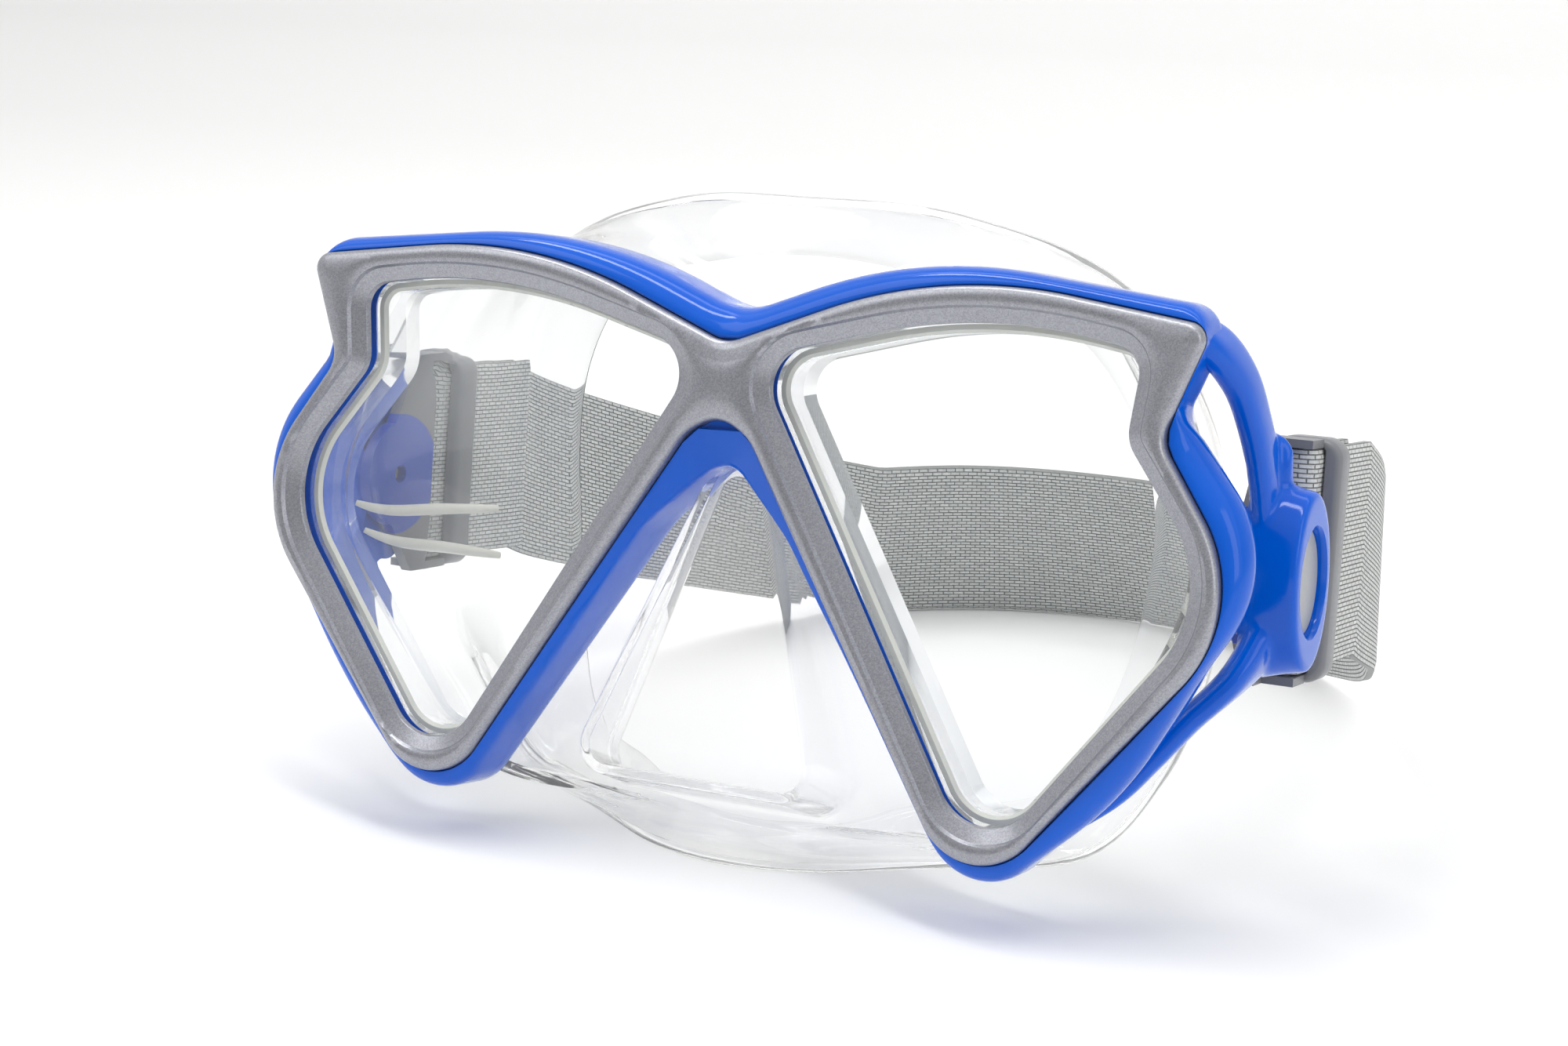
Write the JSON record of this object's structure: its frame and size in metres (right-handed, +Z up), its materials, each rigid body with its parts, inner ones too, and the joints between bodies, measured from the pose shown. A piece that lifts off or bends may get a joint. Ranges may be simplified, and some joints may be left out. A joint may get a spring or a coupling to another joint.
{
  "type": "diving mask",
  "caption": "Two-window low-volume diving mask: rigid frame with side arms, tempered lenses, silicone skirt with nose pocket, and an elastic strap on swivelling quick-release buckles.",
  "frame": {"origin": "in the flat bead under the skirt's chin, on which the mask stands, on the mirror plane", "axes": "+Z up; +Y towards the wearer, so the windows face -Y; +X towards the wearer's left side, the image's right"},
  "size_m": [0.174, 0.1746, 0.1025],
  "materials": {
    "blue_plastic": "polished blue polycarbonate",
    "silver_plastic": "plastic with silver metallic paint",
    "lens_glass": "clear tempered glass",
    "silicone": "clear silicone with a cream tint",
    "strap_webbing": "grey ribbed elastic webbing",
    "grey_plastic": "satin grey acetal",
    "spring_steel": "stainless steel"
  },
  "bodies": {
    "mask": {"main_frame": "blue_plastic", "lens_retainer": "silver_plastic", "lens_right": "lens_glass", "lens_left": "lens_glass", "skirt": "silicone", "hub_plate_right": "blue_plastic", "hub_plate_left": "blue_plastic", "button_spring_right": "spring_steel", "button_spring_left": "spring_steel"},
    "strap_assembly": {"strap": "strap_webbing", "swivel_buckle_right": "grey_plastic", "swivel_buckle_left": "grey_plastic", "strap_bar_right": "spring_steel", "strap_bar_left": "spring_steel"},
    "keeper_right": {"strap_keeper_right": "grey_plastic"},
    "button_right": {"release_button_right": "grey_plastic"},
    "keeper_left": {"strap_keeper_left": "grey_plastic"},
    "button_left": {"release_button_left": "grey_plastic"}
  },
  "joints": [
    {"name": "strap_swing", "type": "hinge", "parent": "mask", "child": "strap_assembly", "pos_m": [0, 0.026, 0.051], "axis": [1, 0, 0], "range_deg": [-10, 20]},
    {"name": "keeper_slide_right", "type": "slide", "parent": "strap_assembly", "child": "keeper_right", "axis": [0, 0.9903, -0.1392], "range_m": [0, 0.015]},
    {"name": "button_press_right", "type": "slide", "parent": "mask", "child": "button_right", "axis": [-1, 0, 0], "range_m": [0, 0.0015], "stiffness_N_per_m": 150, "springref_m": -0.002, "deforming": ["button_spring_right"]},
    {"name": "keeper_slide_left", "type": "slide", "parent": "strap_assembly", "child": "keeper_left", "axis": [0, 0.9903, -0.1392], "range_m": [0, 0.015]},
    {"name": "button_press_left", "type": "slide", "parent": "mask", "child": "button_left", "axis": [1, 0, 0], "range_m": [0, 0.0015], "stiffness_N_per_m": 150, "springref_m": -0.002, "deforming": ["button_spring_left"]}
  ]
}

### YOUR GOAL
Filter the data for the string "materials" and copy every line that has it.

### TASK RESULT
Write the JSON record of this object's structure: its frame and size in metres (right-handed, +Z up), its materials, each rigid body with its parts, inner ones too, and the joints between bodies, measured from the pose shown. A piece that lifts off or bends may get a joint. Ranges may be simplified, and some joints may be left out. A joint may get a spring or a coupling to another joint.
  "materials": {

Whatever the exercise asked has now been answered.